Dorothy Lamour in Road to Zanzibar
As Patrick pointed out, Road to Zanzibar was more successful than Road to Singapore, and it is also more entertaining. They definitely got the script right this time around. We finally hear those one liners that would become a staple of Bob Hope's and the Road pictures. Working as a human cannon ball, Hope says to Crosby, "Listen, I don't mind being drafted, but not as ammunition."
As Scott wrote, the jokey camaraderie between Hope and Crosby is the high light. Crosby defends buying a diamond mine from a wealthy man, "He's a philanthropist!" Hope comes back with, "I don't care who he votes for." Later, Hope is proven to be right and Crosby apologizes, "How was I to know he was wacky? He looked just as sane as you."

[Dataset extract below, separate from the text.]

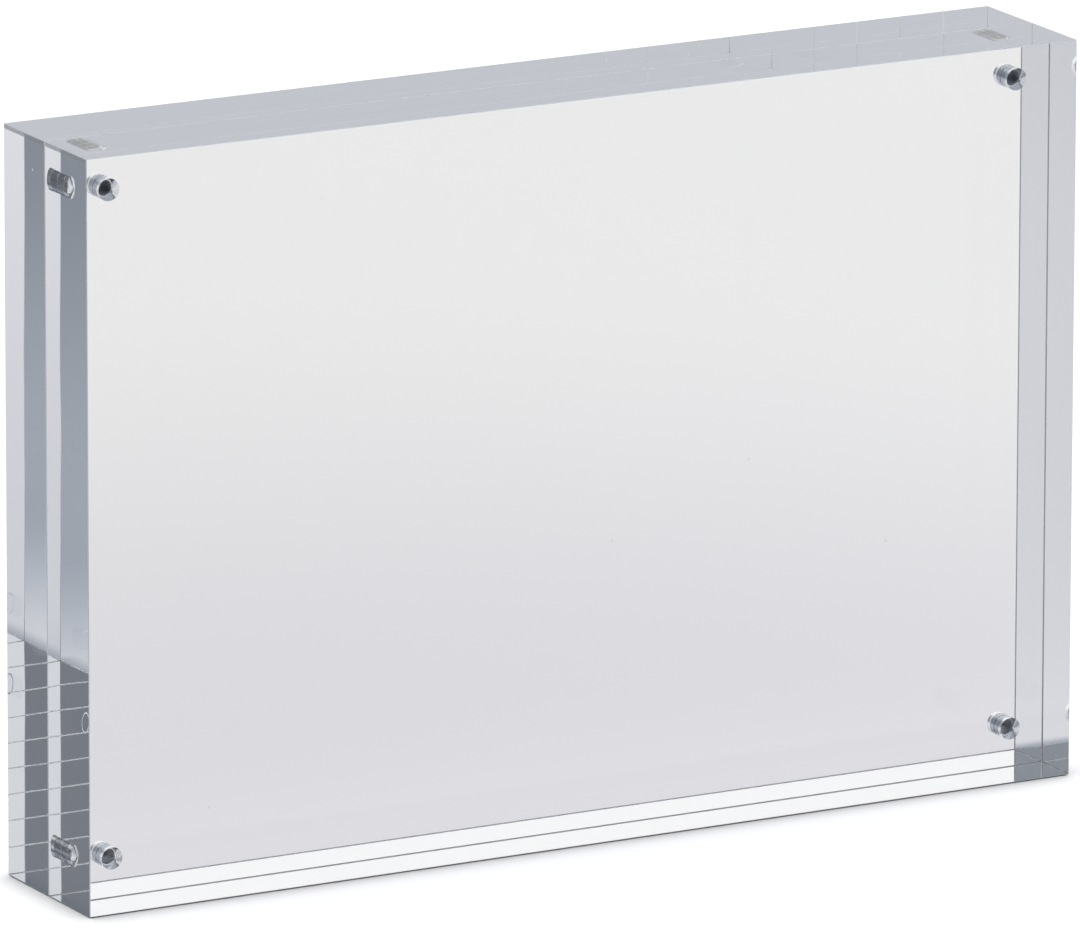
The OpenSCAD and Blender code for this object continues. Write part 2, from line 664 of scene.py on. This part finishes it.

Lamour, as usual, looks good flirting with the boys. She even gets some good lines. At one point she talks to Hope, "Fearless, I wondered, now I can't go on calling you Fearless. What's your right name." Hope responds shyly, "Hubert." A repulsed Lamour comes back with, "Oh...well "Fearless," I wonder if you'd do something for me?"
I also enjoyed Una Merkel. She shared some good chemistry with Hope. This was her only trip in a Road movie, but she worked with him before, in 1939's Some Like it Hot, in which Hope played a sideshow barker, much as Crosby does here. Merkel would be better known to future generations as the know-it-all Verbena, in the 1961 version of The Parent Trap.
Although I have never been a huge fan of Bing Crosby's songs. the film does start with him singing the catchy "You Lucky People You." Patrick mentioned Hope breaking the fourth wall with a reference to their first Road picture. Crosby does a similar thing when he and Lamour take a boat ride and they croon a tune. Crosby runs his hand through the water making a harp play as he once saw in a film.
Road to Zanzibar reaches a hilarious climax when the boys get caught by some natives and Hope's stunt man has to fight the gorilla. As Scott wrote, it is so obvious it is funny. I would fault it in almost any other film, but here it adds to the fun. Not every joke is a gem, but this Road is still well worth traveling.